WHAT THE TASK REQUIRES —
Set down the material exactly as given, please, from its first line through the line that includes "crease_z = 53.58".

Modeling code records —
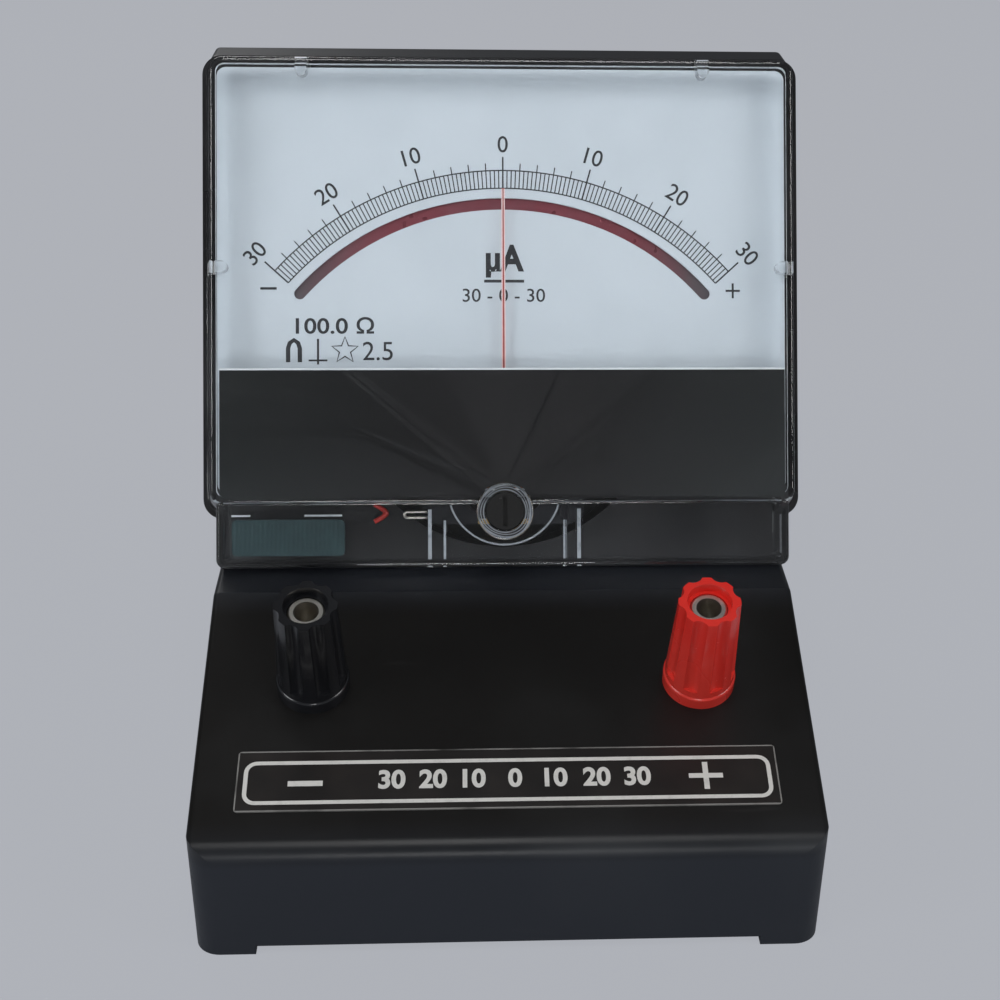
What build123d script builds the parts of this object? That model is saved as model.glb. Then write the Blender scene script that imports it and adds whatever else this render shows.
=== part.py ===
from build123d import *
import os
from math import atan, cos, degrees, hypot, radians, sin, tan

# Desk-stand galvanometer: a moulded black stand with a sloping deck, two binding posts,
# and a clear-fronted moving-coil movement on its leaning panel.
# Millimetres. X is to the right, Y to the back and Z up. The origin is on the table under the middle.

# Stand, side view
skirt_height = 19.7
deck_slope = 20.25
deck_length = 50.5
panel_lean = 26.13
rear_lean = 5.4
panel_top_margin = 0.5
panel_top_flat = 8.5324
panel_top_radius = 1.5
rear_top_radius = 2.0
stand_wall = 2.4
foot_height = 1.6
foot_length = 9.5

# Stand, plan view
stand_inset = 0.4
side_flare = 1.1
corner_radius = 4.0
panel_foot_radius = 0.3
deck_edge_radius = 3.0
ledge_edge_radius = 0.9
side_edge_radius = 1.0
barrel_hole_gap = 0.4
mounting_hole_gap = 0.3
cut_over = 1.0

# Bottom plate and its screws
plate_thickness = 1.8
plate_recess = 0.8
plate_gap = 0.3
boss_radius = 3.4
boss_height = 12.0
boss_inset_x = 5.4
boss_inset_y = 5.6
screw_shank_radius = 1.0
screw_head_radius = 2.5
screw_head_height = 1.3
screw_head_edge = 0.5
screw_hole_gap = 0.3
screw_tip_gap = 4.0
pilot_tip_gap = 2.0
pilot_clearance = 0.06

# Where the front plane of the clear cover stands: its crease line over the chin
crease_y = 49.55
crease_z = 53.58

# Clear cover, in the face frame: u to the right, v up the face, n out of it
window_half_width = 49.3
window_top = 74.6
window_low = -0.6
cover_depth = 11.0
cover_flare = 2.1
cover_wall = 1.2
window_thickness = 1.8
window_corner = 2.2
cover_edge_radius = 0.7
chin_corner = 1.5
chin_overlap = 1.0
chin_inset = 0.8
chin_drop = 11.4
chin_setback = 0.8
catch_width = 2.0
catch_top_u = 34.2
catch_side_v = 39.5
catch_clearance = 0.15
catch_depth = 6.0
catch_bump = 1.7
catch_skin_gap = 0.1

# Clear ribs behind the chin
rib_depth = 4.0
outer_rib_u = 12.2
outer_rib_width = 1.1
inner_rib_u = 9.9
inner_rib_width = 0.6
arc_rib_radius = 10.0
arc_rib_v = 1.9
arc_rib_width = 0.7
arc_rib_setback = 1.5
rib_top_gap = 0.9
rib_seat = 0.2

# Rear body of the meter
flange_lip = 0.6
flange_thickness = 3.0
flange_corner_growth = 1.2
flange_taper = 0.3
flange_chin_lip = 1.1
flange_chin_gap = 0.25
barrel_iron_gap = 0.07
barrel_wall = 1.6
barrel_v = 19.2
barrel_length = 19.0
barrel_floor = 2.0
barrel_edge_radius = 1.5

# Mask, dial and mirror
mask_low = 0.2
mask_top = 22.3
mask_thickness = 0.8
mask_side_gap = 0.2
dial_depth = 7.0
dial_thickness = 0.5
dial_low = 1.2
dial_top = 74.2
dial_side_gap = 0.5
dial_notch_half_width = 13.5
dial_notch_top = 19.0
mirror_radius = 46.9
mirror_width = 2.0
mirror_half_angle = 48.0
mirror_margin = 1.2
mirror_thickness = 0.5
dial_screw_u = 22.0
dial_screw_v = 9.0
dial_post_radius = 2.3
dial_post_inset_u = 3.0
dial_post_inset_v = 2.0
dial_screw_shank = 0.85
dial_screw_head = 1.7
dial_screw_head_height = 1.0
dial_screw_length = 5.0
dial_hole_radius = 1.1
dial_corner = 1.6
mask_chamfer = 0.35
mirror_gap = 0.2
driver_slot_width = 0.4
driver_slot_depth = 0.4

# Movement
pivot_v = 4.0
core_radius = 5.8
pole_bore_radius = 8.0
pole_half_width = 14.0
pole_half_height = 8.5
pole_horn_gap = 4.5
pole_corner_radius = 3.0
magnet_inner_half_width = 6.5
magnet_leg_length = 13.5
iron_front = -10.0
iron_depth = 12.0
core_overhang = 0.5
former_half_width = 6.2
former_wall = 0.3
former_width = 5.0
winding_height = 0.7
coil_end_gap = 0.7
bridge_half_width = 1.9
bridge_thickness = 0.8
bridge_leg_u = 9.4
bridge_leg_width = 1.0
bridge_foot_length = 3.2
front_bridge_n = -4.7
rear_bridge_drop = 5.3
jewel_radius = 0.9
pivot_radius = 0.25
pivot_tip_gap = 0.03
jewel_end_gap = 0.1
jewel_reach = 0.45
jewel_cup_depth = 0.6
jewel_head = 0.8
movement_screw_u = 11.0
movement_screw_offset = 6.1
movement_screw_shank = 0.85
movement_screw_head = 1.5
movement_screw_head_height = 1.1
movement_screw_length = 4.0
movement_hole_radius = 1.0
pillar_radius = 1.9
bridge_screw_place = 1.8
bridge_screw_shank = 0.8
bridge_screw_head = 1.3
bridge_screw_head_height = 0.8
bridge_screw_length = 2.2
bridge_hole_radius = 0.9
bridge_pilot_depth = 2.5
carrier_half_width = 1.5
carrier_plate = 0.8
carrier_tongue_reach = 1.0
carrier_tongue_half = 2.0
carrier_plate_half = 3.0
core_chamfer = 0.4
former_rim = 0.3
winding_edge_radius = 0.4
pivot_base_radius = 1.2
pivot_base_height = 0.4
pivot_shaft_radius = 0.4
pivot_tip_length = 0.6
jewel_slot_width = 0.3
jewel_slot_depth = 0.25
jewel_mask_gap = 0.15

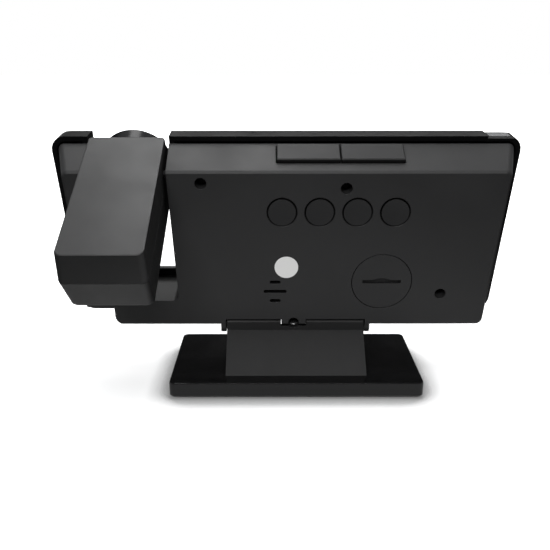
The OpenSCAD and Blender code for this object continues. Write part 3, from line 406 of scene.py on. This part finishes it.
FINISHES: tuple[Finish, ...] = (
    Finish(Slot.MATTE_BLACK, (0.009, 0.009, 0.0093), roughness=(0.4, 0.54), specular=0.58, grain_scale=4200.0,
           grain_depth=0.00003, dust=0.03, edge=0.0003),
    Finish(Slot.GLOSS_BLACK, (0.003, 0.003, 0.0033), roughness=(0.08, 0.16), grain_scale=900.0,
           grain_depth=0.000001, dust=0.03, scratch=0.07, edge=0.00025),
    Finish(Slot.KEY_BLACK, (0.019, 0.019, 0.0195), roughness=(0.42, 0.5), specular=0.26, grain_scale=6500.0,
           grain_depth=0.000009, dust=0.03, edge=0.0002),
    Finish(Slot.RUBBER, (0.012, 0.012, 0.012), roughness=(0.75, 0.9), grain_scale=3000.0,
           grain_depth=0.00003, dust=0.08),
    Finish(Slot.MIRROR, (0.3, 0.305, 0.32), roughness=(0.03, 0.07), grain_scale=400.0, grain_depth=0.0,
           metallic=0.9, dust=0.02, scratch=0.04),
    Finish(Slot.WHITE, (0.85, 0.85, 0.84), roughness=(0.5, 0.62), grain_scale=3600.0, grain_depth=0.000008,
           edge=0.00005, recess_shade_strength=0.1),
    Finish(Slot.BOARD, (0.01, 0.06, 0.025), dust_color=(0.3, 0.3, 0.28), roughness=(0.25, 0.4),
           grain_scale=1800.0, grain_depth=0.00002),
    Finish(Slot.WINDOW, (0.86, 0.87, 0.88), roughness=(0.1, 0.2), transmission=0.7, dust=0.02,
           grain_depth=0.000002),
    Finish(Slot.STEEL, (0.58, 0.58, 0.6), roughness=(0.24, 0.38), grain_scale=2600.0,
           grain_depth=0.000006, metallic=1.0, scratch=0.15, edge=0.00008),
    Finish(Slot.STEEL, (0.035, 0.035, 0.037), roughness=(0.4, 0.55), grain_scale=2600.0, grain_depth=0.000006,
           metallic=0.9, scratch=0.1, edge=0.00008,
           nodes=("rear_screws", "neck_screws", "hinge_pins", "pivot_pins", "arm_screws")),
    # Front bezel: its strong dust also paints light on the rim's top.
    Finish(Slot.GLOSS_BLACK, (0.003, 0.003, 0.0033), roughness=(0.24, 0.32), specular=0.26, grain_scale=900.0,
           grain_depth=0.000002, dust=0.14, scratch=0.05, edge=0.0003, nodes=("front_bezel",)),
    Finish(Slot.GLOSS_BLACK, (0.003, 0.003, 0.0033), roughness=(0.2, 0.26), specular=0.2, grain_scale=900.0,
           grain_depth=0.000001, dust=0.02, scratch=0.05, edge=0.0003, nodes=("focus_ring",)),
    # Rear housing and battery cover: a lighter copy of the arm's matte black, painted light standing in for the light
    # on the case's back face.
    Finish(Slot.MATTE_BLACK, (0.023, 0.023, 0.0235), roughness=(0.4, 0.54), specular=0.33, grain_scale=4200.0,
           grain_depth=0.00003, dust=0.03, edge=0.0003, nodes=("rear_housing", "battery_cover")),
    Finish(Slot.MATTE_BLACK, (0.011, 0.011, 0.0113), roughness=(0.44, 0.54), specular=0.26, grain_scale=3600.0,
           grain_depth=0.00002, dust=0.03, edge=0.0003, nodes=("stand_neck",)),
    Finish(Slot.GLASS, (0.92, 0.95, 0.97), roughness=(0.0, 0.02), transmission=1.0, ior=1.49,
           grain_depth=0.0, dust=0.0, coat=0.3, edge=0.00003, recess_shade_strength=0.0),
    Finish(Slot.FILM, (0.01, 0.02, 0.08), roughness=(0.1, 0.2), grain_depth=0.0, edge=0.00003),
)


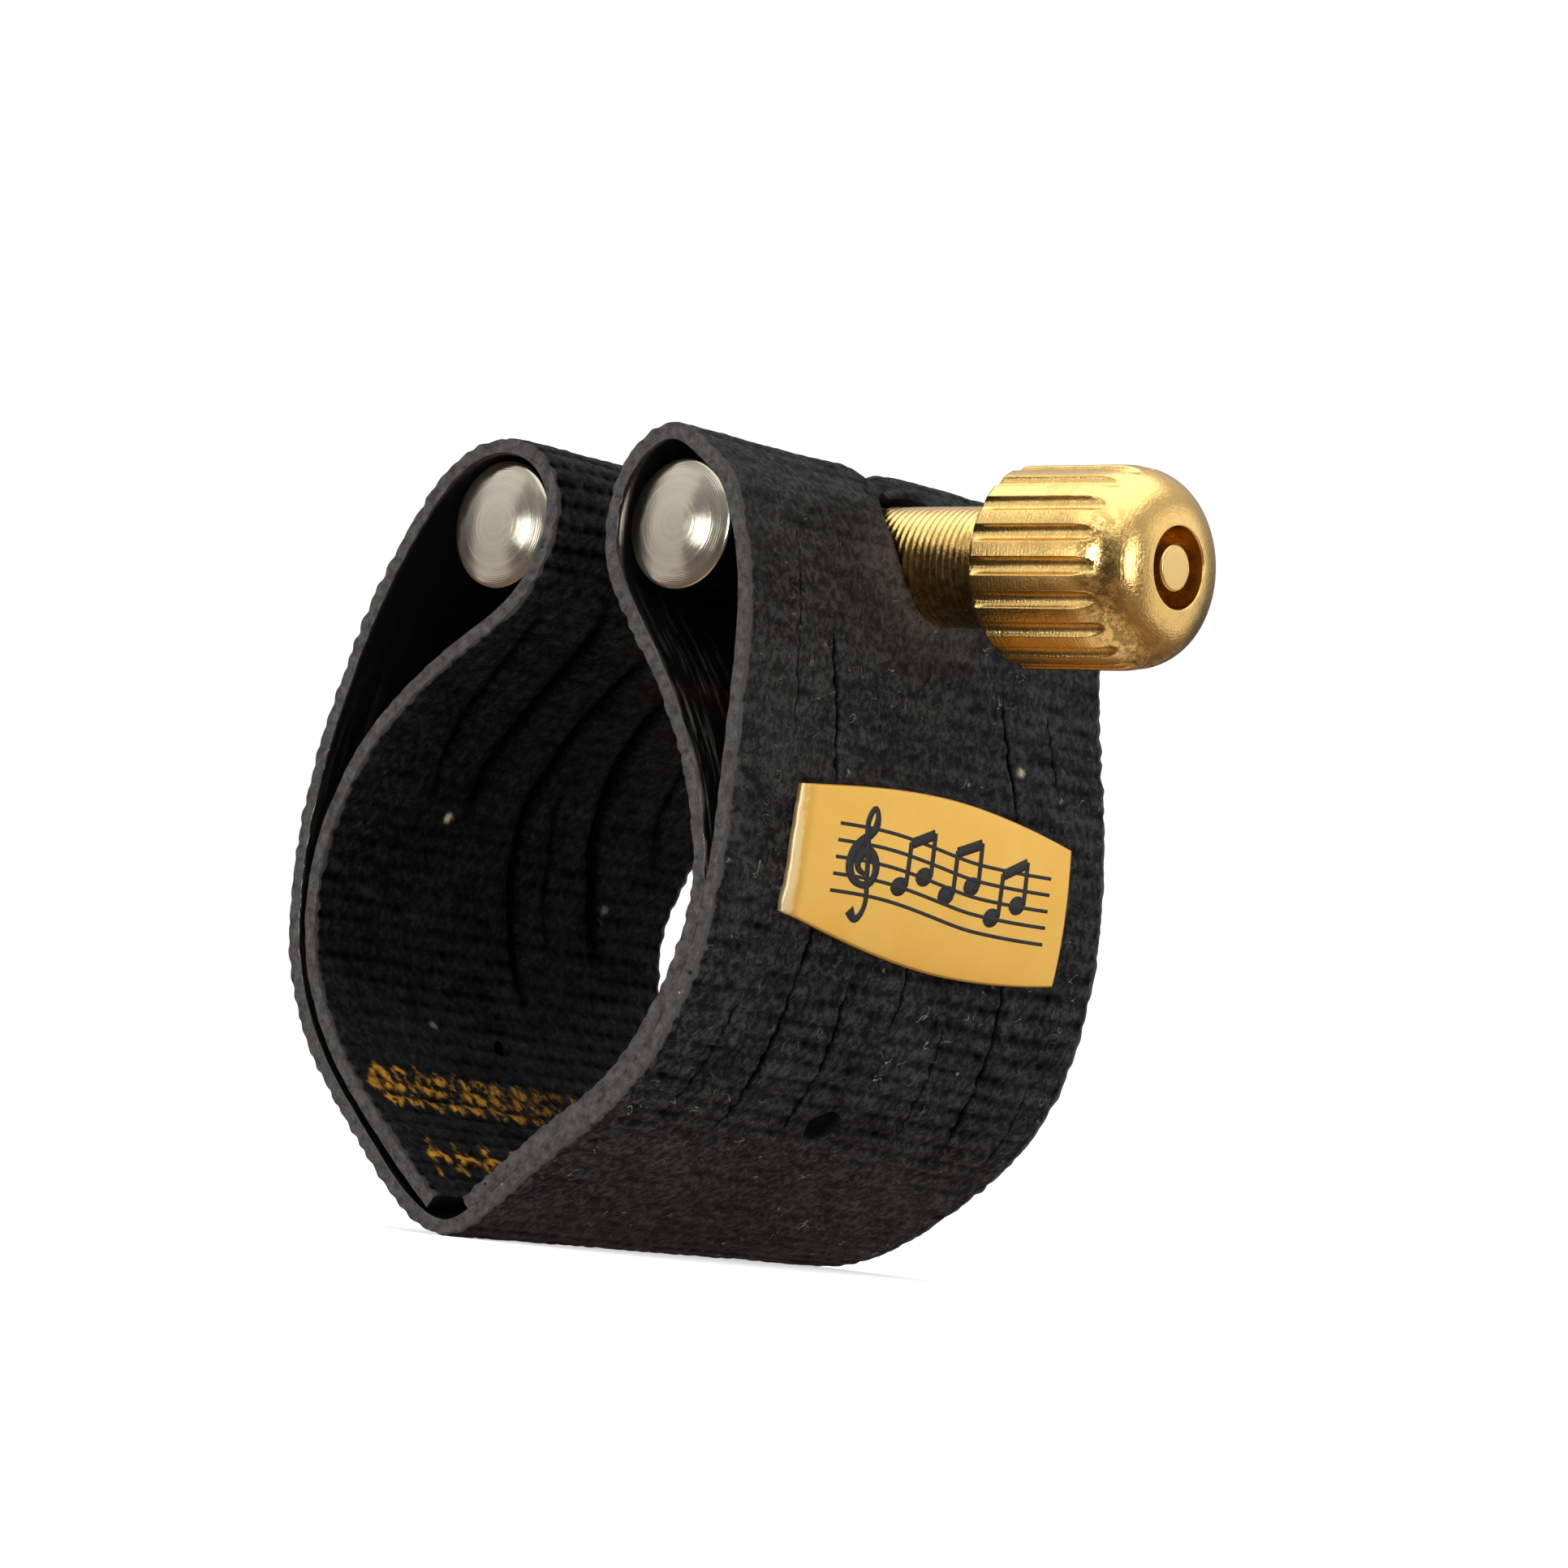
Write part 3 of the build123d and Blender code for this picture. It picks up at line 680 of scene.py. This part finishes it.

EXERCISE SOLUTION —
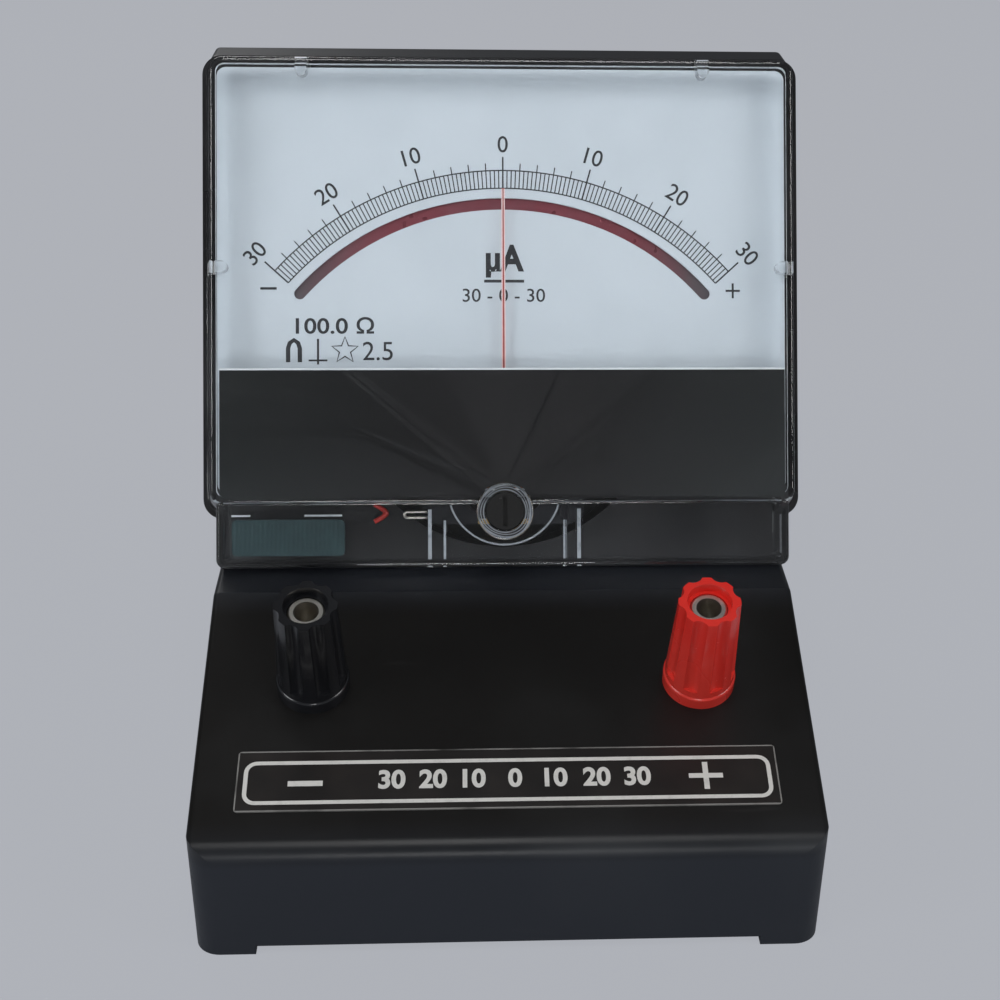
What build123d script builds the parts of this object? That model is saved as model.glb. Then write the Blender scene script that imports it and adds whatever else this render shows.
=== part.py ===
from build123d import *
import os
from math import atan, cos, degrees, hypot, radians, sin, tan

# Desk-stand galvanometer: a moulded black stand with a sloping deck, two binding posts,
# and a clear-fronted moving-coil movement on its leaning panel.
# Millimetres. X is to the right, Y to the back and Z up. The origin is on the table under the middle.

# Stand, side view
skirt_height = 19.7
deck_slope = 20.25
deck_length = 50.5
panel_lean = 26.13
rear_lean = 5.4
panel_top_margin = 0.5
panel_top_flat = 8.5324
panel_top_radius = 1.5
rear_top_radius = 2.0
stand_wall = 2.4
foot_height = 1.6
foot_length = 9.5

# Stand, plan view
stand_inset = 0.4
side_flare = 1.1
corner_radius = 4.0
panel_foot_radius = 0.3
deck_edge_radius = 3.0
ledge_edge_radius = 0.9
side_edge_radius = 1.0
barrel_hole_gap = 0.4
mounting_hole_gap = 0.3
cut_over = 1.0

# Bottom plate and its screws
plate_thickness = 1.8
plate_recess = 0.8
plate_gap = 0.3
boss_radius = 3.4
boss_height = 12.0
boss_inset_x = 5.4
boss_inset_y = 5.6
screw_shank_radius = 1.0
screw_head_radius = 2.5
screw_head_height = 1.3
screw_head_edge = 0.5
screw_hole_gap = 0.3
screw_tip_gap = 4.0
pilot_tip_gap = 2.0
pilot_clearance = 0.06

# Where the front plane of the clear cover stands: its crease line over the chin
crease_y = 49.55
crease_z = 53.58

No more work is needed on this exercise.